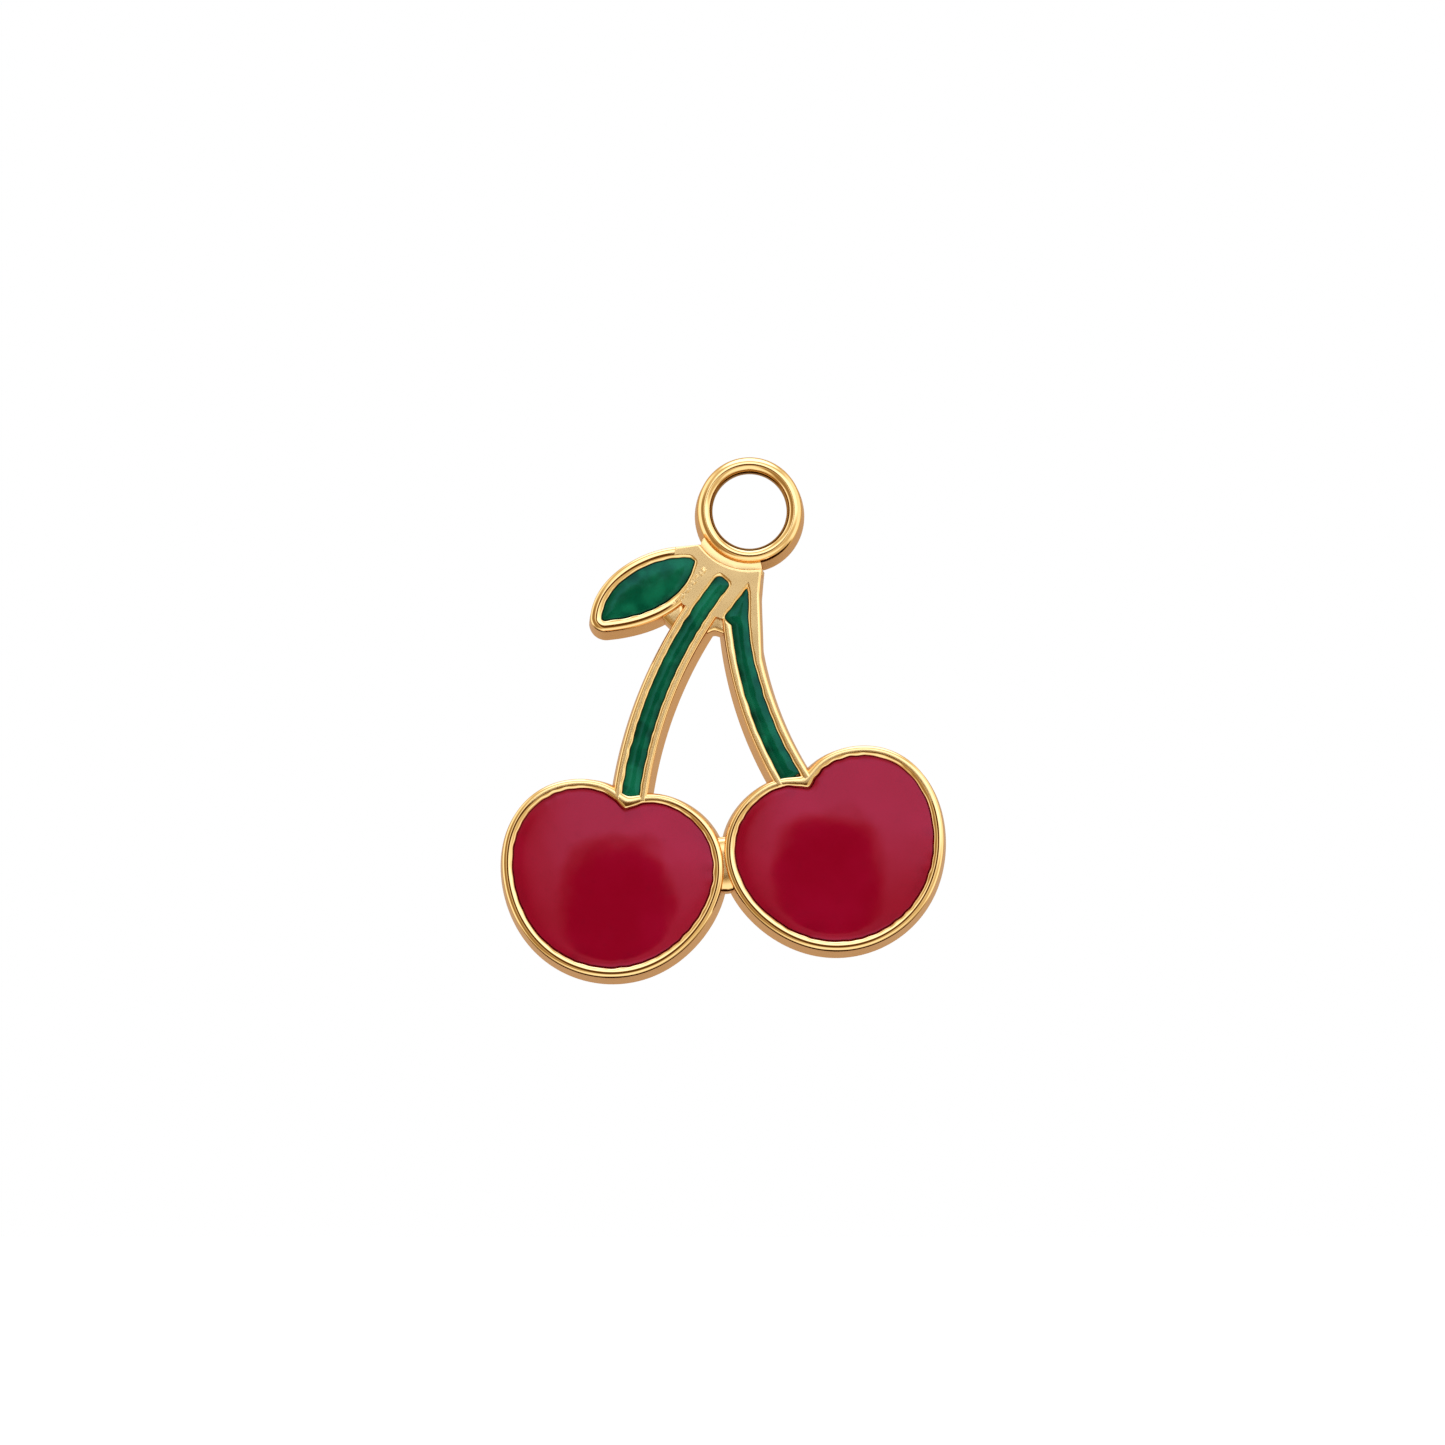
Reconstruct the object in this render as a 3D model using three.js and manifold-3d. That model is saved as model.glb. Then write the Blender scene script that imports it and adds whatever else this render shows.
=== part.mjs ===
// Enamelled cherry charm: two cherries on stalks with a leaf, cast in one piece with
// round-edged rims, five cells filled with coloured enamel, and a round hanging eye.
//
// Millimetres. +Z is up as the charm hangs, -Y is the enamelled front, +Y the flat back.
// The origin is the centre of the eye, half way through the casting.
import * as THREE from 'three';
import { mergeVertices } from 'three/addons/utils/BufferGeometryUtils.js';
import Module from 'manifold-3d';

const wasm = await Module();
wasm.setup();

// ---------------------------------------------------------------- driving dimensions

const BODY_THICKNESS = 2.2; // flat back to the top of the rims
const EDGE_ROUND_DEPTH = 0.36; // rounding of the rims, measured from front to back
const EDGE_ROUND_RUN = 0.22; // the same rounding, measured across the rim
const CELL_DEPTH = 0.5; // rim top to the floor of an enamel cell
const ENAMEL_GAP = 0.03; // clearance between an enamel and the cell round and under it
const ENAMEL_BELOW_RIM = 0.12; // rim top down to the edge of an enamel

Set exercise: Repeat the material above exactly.

The answer:
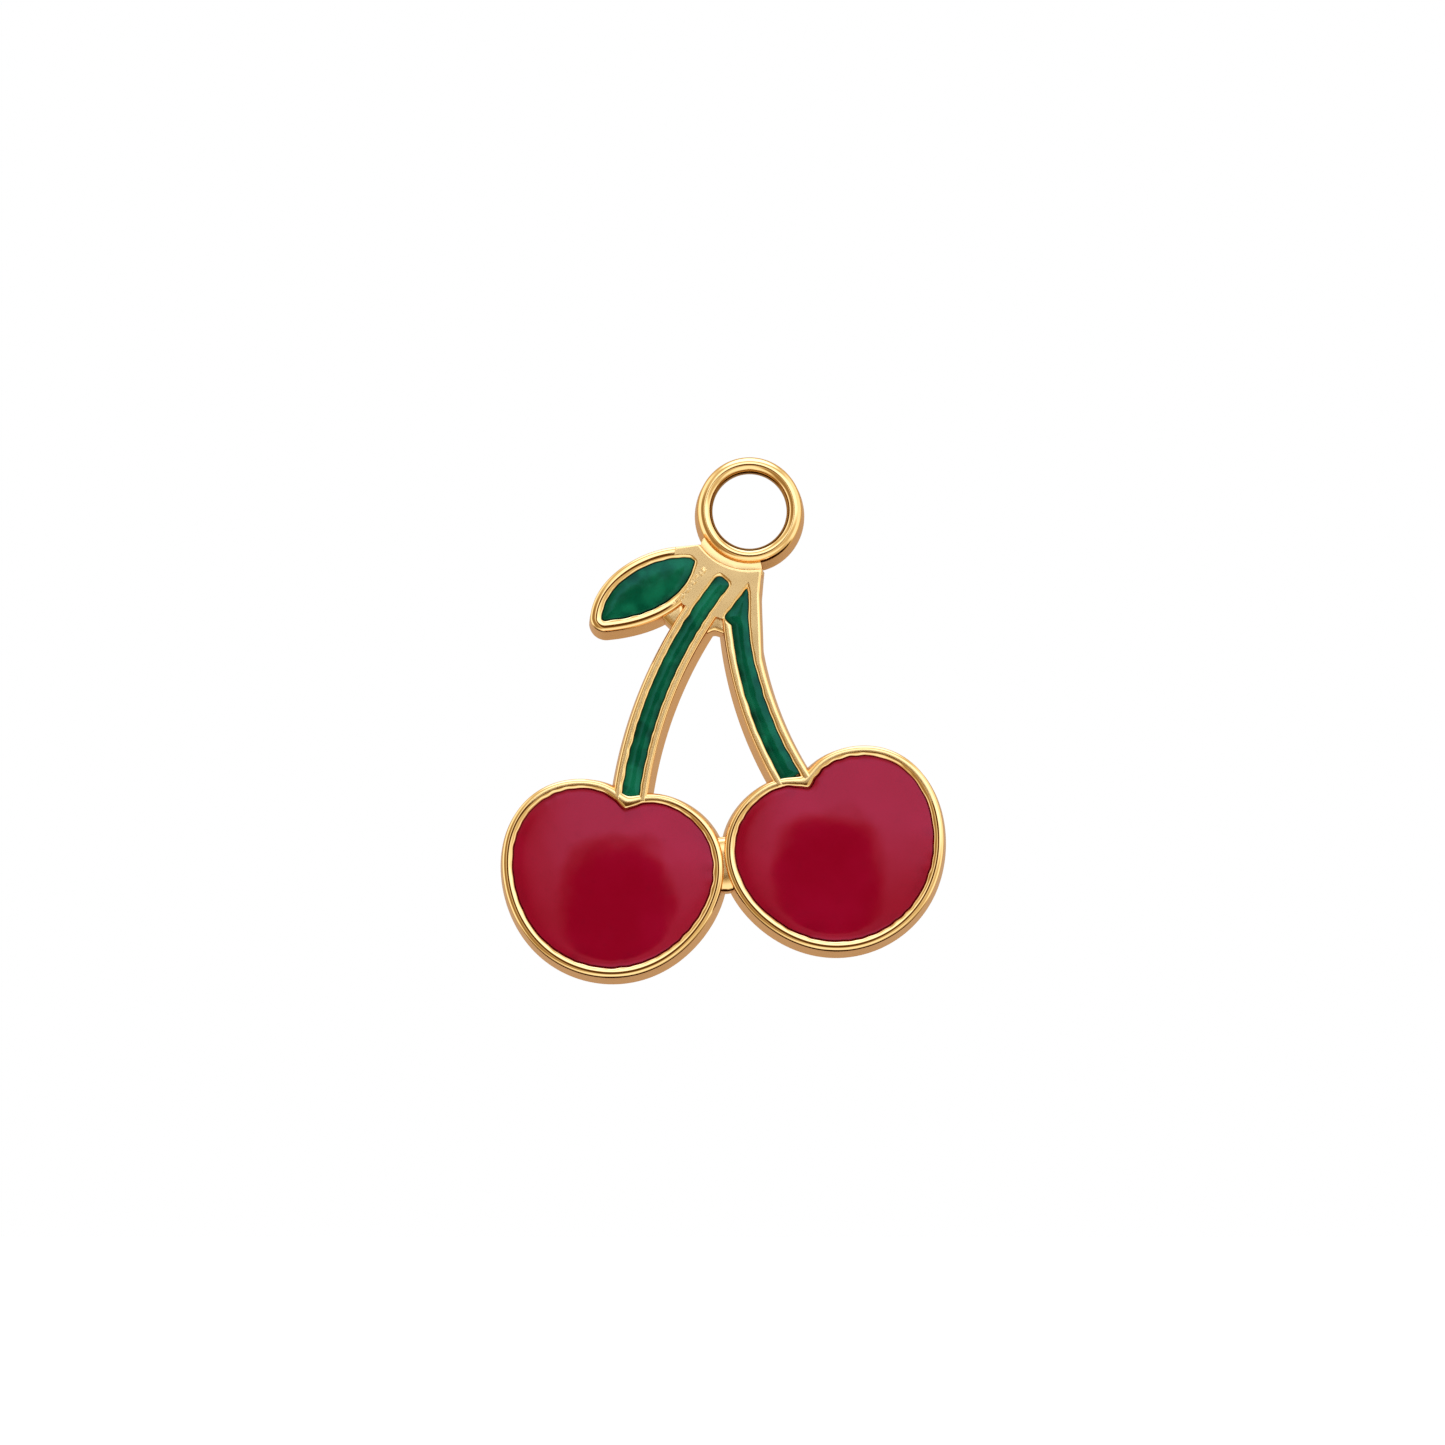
Reconstruct the object in this render as a 3D model using three.js and manifold-3d. That model is saved as model.glb. Then write the Blender scene script that imports it and adds whatever else this render shows.
=== part.mjs ===
// Enamelled cherry charm: two cherries on stalks with a leaf, cast in one piece with
// round-edged rims, five cells filled with coloured enamel, and a round hanging eye.
//
// Millimetres. +Z is up as the charm hangs, -Y is the enamelled front, +Y the flat back.
// The origin is the centre of the eye, half way through the casting.
import * as THREE from 'three';
import { mergeVertices } from 'three/addons/utils/BufferGeometryUtils.js';
import Module from 'manifold-3d';

const wasm = await Module();
wasm.setup();

// ---------------------------------------------------------------- driving dimensions

const BODY_THICKNESS = 2.2; // flat back to the top of the rims
const EDGE_ROUND_DEPTH = 0.36; // rounding of the rims, measured from front to back
const EDGE_ROUND_RUN = 0.22; // the same rounding, measured across the rim
const CELL_DEPTH = 0.5; // rim top to the floor of an enamel cell
const ENAMEL_GAP = 0.03; // clearance between an enamel and the cell round and under it
const ENAMEL_BELOW_RIM = 0.12; // rim top down to the edge of an enamel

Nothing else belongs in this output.